You'll also notice the Communication Triangle becoming intuitive rather than effortful. Early on, you have to consciously check: is the message right? Is the timing right? Is the tone calibrated? After enough repetitions, that check happens fast, almost automatically. You stop agonizing over whether to add a question mark and start trusting that a decent message sent promptly beats a perfect message sent never.

That spot was great — want to do it again sometime?
Definitely, I had a really good time
Me too.
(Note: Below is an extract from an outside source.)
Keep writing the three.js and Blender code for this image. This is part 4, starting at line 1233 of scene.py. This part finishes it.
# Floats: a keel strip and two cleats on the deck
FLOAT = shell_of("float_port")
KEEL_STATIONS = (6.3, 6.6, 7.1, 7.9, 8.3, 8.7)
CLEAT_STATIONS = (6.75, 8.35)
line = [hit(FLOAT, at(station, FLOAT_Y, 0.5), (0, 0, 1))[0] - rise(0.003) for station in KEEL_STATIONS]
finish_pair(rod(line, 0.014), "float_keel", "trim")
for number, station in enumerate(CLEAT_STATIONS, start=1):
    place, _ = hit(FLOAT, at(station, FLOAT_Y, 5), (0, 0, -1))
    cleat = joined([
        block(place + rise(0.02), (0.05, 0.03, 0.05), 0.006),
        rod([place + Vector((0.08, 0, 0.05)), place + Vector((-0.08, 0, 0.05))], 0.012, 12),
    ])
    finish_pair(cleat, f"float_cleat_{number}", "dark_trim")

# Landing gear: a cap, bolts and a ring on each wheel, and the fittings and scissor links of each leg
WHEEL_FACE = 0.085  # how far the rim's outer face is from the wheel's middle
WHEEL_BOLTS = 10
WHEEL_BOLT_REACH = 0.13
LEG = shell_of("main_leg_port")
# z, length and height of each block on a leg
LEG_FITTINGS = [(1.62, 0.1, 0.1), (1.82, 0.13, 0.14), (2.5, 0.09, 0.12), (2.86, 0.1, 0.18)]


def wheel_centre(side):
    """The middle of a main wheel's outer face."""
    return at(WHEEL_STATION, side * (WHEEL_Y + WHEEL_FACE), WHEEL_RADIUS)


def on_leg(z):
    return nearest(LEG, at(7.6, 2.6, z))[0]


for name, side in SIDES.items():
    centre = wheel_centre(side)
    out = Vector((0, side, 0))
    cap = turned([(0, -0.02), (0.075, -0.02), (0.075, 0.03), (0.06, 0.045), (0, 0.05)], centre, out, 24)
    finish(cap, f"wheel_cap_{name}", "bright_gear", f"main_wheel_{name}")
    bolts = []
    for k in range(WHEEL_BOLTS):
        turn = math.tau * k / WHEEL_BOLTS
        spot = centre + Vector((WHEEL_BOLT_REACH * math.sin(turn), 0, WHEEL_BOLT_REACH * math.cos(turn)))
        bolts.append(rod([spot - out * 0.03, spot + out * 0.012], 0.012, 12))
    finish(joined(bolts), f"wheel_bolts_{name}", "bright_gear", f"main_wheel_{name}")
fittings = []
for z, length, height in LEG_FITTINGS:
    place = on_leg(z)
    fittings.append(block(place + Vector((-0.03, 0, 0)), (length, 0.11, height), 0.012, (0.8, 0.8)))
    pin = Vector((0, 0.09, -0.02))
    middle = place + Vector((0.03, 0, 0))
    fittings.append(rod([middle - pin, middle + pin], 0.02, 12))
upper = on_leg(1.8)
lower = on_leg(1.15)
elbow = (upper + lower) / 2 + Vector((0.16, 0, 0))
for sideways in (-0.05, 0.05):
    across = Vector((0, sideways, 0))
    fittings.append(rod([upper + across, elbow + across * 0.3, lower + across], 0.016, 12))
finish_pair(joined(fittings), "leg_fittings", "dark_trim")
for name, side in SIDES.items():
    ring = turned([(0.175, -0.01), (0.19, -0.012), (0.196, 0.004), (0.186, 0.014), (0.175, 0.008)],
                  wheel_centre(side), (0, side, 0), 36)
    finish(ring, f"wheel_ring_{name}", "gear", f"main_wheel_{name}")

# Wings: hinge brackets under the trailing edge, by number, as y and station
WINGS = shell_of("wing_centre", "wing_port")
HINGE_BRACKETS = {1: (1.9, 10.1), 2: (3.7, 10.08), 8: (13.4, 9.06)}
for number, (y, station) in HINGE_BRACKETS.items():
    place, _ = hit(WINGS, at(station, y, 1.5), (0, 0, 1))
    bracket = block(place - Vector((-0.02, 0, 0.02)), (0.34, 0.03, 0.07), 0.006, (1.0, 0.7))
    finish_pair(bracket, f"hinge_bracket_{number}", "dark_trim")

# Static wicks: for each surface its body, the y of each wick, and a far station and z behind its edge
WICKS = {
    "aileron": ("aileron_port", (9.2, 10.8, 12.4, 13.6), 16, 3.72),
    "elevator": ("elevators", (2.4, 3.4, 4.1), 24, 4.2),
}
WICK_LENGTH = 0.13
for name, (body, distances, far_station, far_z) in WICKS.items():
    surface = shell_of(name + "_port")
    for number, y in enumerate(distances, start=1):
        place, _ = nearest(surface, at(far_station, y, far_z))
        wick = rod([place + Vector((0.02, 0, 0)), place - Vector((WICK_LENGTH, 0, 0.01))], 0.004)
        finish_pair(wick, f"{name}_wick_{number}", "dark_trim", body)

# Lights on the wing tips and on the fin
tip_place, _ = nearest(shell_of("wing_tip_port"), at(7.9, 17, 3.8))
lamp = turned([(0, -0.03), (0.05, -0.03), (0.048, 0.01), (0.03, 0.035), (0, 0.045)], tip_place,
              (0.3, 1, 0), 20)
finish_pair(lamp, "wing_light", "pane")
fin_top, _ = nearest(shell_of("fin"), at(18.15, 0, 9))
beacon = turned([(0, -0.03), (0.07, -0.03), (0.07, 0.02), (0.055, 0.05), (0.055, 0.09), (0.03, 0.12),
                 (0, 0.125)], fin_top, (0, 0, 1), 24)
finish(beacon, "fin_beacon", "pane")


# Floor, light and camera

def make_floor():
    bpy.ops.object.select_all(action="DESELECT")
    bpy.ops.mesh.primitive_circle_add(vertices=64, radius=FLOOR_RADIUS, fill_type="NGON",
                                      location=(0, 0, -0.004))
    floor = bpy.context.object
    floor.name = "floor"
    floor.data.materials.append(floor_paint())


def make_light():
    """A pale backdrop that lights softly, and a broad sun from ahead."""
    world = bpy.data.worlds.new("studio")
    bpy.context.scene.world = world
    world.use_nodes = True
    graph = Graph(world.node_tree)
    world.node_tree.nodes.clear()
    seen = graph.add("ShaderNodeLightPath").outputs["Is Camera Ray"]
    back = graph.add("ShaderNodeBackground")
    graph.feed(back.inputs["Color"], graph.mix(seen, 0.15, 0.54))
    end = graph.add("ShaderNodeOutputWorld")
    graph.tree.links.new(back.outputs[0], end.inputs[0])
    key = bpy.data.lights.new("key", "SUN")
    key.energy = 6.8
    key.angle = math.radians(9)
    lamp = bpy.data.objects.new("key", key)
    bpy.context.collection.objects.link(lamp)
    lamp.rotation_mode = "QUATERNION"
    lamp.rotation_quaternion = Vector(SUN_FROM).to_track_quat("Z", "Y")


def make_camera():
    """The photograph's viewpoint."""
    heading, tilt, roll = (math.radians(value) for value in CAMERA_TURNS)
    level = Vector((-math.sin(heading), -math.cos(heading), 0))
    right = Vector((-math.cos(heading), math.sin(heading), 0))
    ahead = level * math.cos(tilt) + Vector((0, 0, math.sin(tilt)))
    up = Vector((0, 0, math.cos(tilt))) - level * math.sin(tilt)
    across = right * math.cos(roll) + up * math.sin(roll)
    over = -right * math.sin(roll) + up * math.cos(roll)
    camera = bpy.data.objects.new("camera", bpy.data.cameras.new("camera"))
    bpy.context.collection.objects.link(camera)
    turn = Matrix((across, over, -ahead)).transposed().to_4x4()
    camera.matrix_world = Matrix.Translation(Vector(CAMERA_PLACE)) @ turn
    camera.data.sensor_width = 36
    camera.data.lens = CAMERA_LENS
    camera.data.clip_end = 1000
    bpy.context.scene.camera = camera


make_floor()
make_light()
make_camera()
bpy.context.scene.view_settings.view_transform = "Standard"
I'll find somewhere with equally questionable lighting
A callback to a shared detail from the date keeps the tone warm and specific — it signals you were paying attention, which matters more than any perfectly crafted line.

A useful benchmark: go back and look at what you texted after a first date six months ago versus what you'd write now. If the newer version is cleaner, more direct, and sent faster — that's the shift. Not confidence as a feeling, but confidence as a behavior pattern that's become more automatic over time.

The nervousness was never really about the words on the screen. It was about the gap — that suspended moment between finishing a thought and releasing it into someone else's hands. That gap is where the re-reading loop lives, and the loop is what you're actually training yourself out of. The feelings can stay. The frozen thumb has to go.

Every time you send a message without the third read-through, you're shortening that gap by a fraction. Do it enough times and the gap closes to something manageable — not zero, but small enough that it doesn't run the conversation anymore. What changes when you practice this isn't that texting becomes easy. It's that you stop letting it be hard in the ways that don't serve you.